Entandrophragma is a genus of eleven known species of deciduous trees in the mahogany family Meliaceae.

==Description==
Entandrophragma is restricted to tropical Africa.
Some of the species attain large sizes, reaching 40–50 m tall, exceptionally to 60 m, and 2 m in trunk diameter. In 2016 a specimen of Entandrophragma excelsum towering at a height of 81.5 m tall, and a 2.55 m dbh was identified at Kilimanjaro.

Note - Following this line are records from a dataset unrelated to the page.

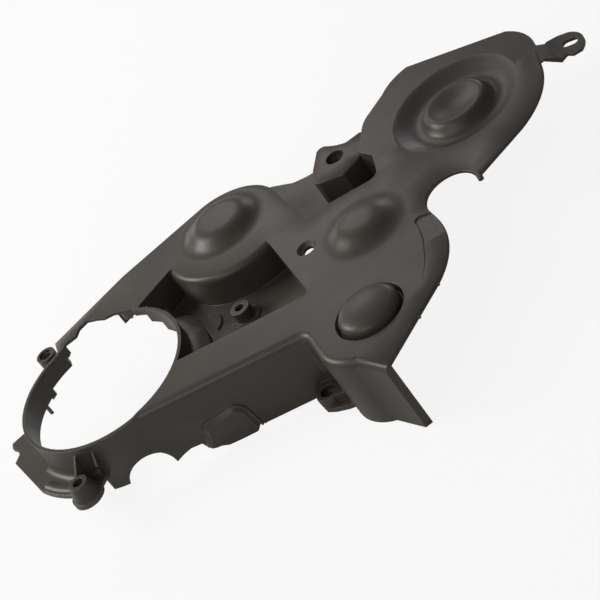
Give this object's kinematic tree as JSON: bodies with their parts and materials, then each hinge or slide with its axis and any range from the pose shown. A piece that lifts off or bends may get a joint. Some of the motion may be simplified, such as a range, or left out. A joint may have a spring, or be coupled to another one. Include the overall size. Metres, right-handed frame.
{
  "type": "lower camshaft cover",
  "caption": "Moulded lower camshaft cover, open at the back, with a crank opening, a bolt pocket, a dished pulley head and a slotted ear.",
  "frame": {"origin": "on the axis of the crank opening, halfway along its lip, 4.5 mm behind the face of the front panel", "axes": "+X from the crank axis to the centre of the dish at the pulley end, +Z out of the front panel, along the crank axis, +Y completes the right-handed frame"},
  "size_m": [0.5278, 0.324, 0.07],
  "materials": {
    "cover_plastic": "fine satin moulding grain, warm dark grey"
  },
  "bodies": {
    "root": {"camshaft_cover": "cover_plastic"}
  },
  "joints": []
}
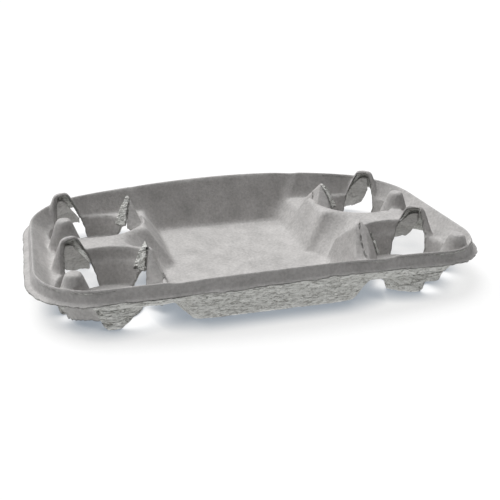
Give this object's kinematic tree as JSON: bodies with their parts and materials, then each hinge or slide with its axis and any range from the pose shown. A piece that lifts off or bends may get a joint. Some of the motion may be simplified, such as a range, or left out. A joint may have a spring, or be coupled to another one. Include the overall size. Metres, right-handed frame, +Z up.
{
  "type": "moulded pulp cup carrier",
  "caption": "Moulded pulp carrier tray with a well at each corner for a drink cup and a deep food basin between them.",
  "frame": {"origin": "on the surface that the carrier stands on, under the middle of its bounding box", "axes": "+X along the carrier's length to the right, +Y from front to back, +Z up"},
  "size_m": [0.3798, 0.2454, 0.0468],
  "materials": {
    "pulp": "matt grey moulded paper pulp, smooth above and rough with fibre below"
  },
  "bodies": {
    "root": {"carrier": "pulp"}
  },
  "joints": []
}
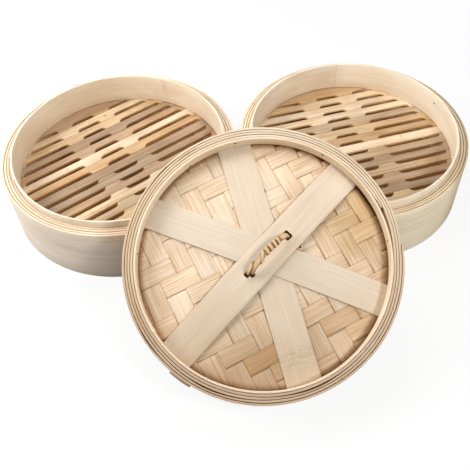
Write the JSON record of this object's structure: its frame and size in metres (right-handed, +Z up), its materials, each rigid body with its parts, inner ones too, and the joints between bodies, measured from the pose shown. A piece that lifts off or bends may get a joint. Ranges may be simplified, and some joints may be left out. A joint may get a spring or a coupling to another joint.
{
  "type": "bamboo steamer",
  "caption": "Round stacking steamer of wound bamboo with slotted slat floors, and a woven lid with a cane handle leaning on the baskets.",
  "frame": {"origin": "under the middle of the whole object, on the table", "axes": "+X along the row from the left basket to the right one, +Y from the lid back to the baskets, +Z up"},
  "size_m": [0.5106, 0.4278, 0.1483],
  "materials": {
    "wound_bamboo": "planed bamboo strip, matt, with fine fibres",
    "hoop_bamboo": "thin bent bamboo, satin",
    "slat_bamboo": "split bamboo slats of mixed tone, satin",
    "woven_bamboo": "woven bamboo splints, satin with glossy fibres",
    "strap_bamboo": "wide bamboo strap, satin",
    "cane": "twisted cane, satin",
    "peg_bamboo": "dark bamboo peg"
  },
  "bodies": {
    "left_basket": {"left_hoop_peg": "peg_bamboo", "left_ring_peg_1": "peg_bamboo", "left_ring_peg_2": "peg_bamboo", "left_wound_wall": "wound_bamboo", "left_upper_hoop": "hoop_bamboo", "left_lower_ring": "hoop_bamboo", "left_slat_01": "slat_bamboo", "left_slat_02": "slat_bamboo", "left_slat_03": "slat_bamboo", "left_slat_04": "slat_bamboo", "left_slat_05": "slat_bamboo", "left_slat_06": "slat_bamboo", "left_slat_07": "slat_bamboo", "left_slat_08": "slat_bamboo", "left_slat_09": "slat_bamboo", "left_slat_10": "slat_bamboo", "left_slat_11": "slat_bamboo", "left_slat_12": "slat_bamboo", "left_slat_13": "slat_bamboo", "left_slat_14": "slat_bamboo", "left_slat_15": "slat_bamboo", "left_crossbar_1": "slat_bamboo", "left_crossbar_2": "slat_bamboo", "left_slat_nail": "peg_bamboo"},
    "right_basket": {"right_hoop_peg": "peg_bamboo", "right_ring_peg": "peg_bamboo", "right_wound_wall": "wound_bamboo", "right_upper_hoop": "hoop_bamboo", "right_lower_ring": "hoop_bamboo", "right_slat_01": "slat_bamboo", "right_slat_02": "slat_bamboo", "right_slat_03": "slat_bamboo", "right_slat_04": "slat_bamboo", "right_slat_05": "slat_bamboo", "right_slat_06": "slat_bamboo", "right_slat_07": "slat_bamboo", "right_slat_08": "slat_bamboo", "right_slat_09": "slat_bamboo", "right_slat_10": "slat_bamboo", "right_slat_11": "slat_bamboo", "right_slat_12": "slat_bamboo", "right_slat_13": "slat_bamboo", "right_slat_14": "slat_bamboo", "right_slat_15": "slat_bamboo", "right_crossbar_1": "slat_bamboo", "right_crossbar_2": "slat_bamboo"},
    "lid": {"lid_peg_1": "peg_bamboo", "lid_peg_2": "peg_bamboo", "lid_peg_3": "peg_bamboo", "lid_peg_4": "peg_bamboo", "lid_peg_5": "peg_bamboo", "lid_wound_skirt": "wound_bamboo", "lid_upper_ring": "hoop_bamboo", "lid_lower_ring": "hoop_bamboo", "lid_woven_panel": "woven_bamboo", "lid_lining": "woven_bamboo", "lid_strap_lower": "strap_bamboo", "lid_strap_middle": "strap_bamboo", "lid_strap_upper": "strap_bamboo"},
    "handle": {"lid_handle": "cane"}
  },
  "joints": [
    {"name": "right_basket_draw_out", "type": "slide", "parent": "left_basket", "child": "right_basket", "axis": [0, 0.9385, 0.3451], "range_m": [0, 0.2]},
    {"name": "lid_lift", "type": "slide", "parent": "left_basket", "child": "lid", "axis": [0, 0, 1], "range_m": [0, 0.2]},
    {"name": "handle_swing", "type": "hinge", "parent": "lid", "child": "handle", "pos_m": [0.01946, -0.09061, 0.09183], "axis": [0.727, 0.625, 0.2844], "range_deg": [-25, 25]}
  ]
}
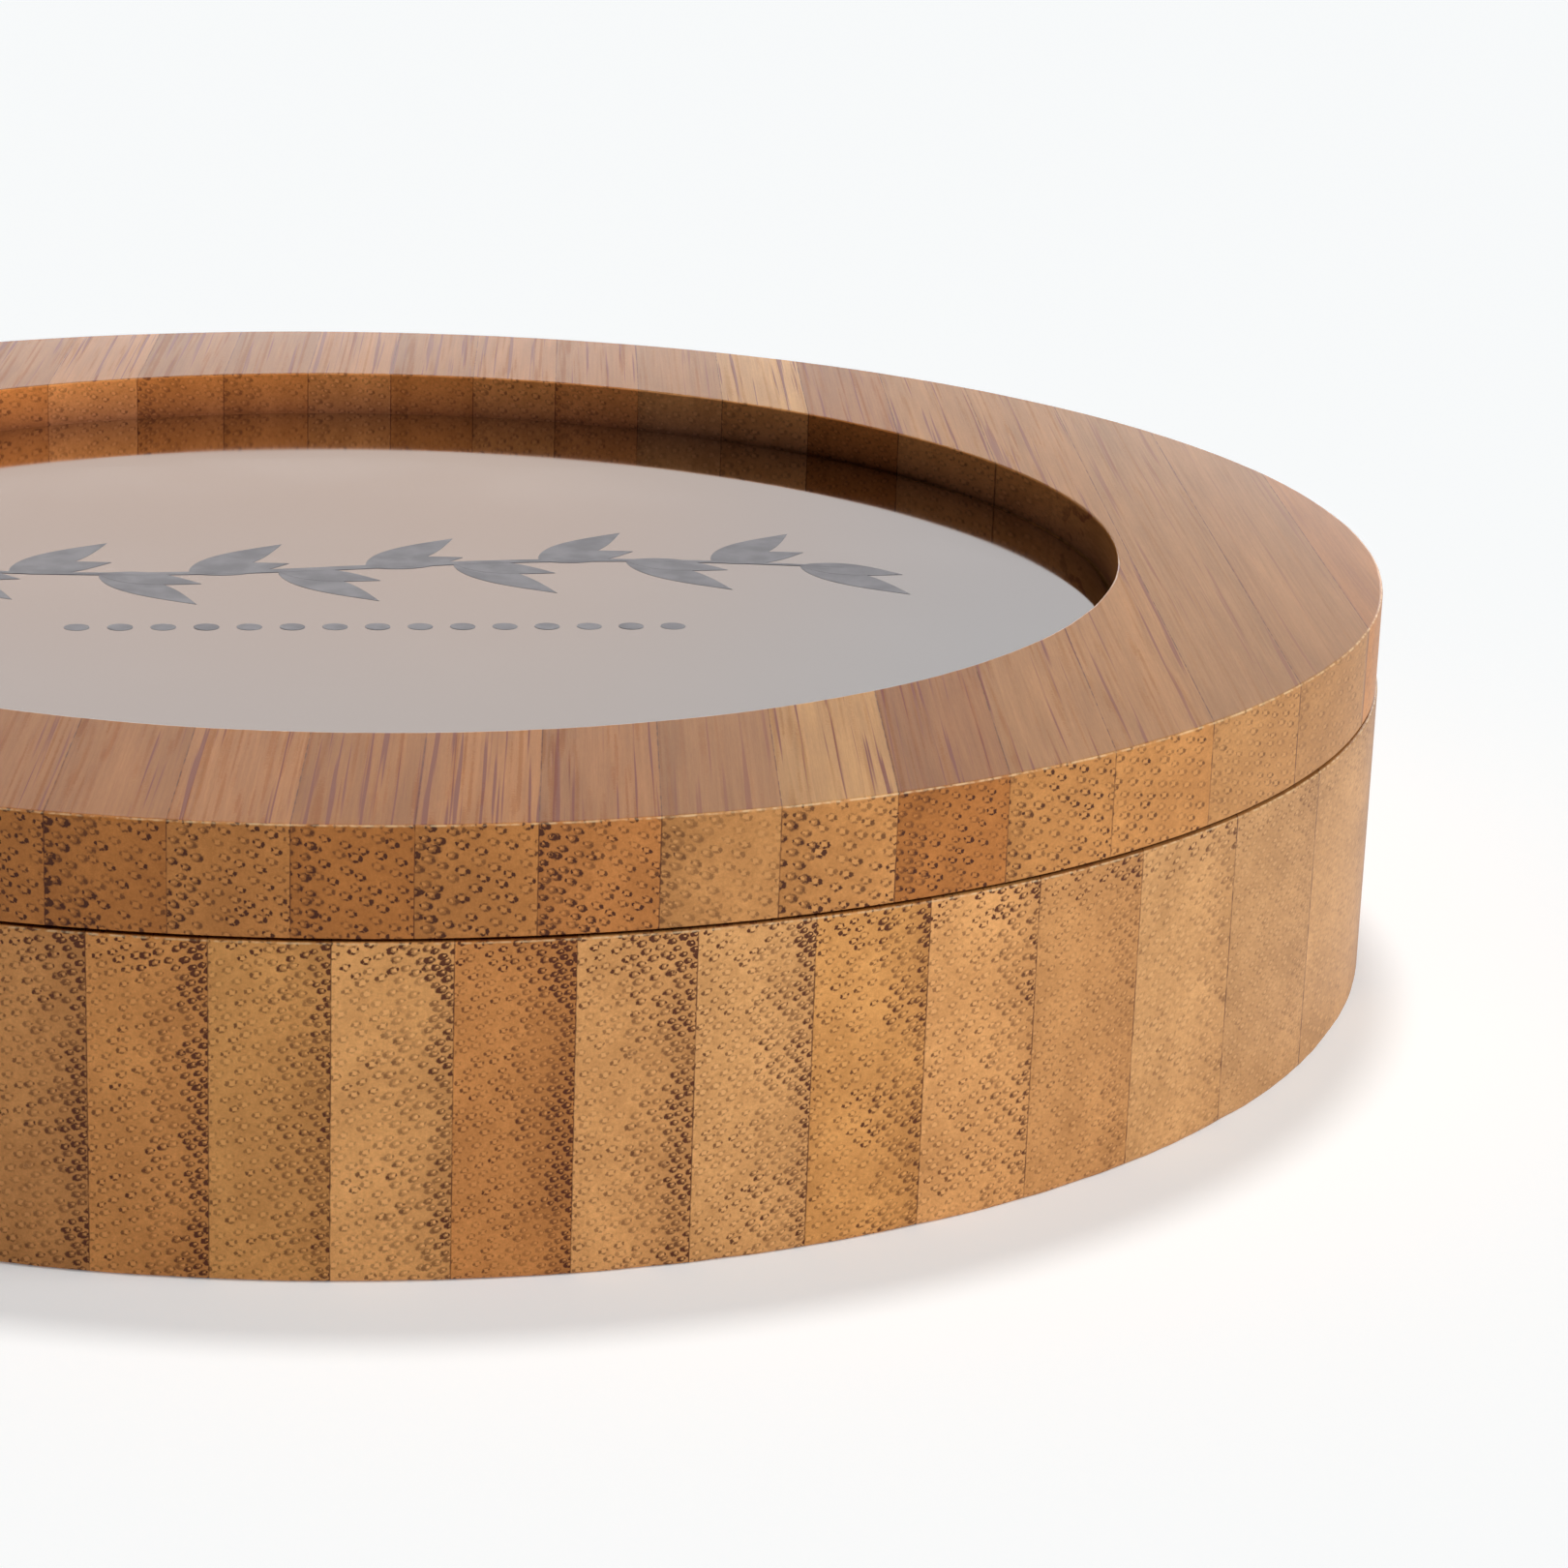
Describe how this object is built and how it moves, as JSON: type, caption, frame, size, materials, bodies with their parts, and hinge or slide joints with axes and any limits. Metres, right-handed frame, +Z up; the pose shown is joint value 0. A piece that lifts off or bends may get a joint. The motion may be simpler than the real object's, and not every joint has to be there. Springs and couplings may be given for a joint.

It is dioecious, meaning that male and female flowers are borne on separate plants. The leaves are , with 5-9 pairs of leaflets, each leaflet 8–10 cm long with an acuminate tip. The flowers are produced in loose inflorescences, each flower small, with five yellowish petals about 2 mm long, and ten stamens. The fruit is a five-valved capsule containing numerous winged seeds.

==Species==
As of January 2026, Plants of the World Online accepts the following 11 species:

- Entandrophragma angolense (Welw.) Panshin
- Entandrophragma bussei Harms ex Engl.
- Entandrophragma candollei Harms
- Entandrophragma caudatum (Sprague) Sprague
- Entandrophragma congoense (Pierre ex De Wild.) A.Chev.
- Entandrophragma cylindricum (Sprague) Sprague
- Entandrophragma delevoyi De Wild.
- Entandrophragma excelsum (Dawe & Sprague) Sprague
- Entandrophragma palustre Staner
- Entandrophragma spicatum (C.DC.) Sprague
- Entandrophragma utile (Dawe & Sprague) Sprague

==Uses==
The timber of a few species is traded as a tropical hardwood. It is sometimes termed under the generic label of mahogany, and while Entandrophragma is part of the family Meliaceae, it is not classified as genuine mahogany. The species shares many of the characteristics of genuine mahogany and is used as an alternative, with Sapele and Utile in particular bearing a close resemblance.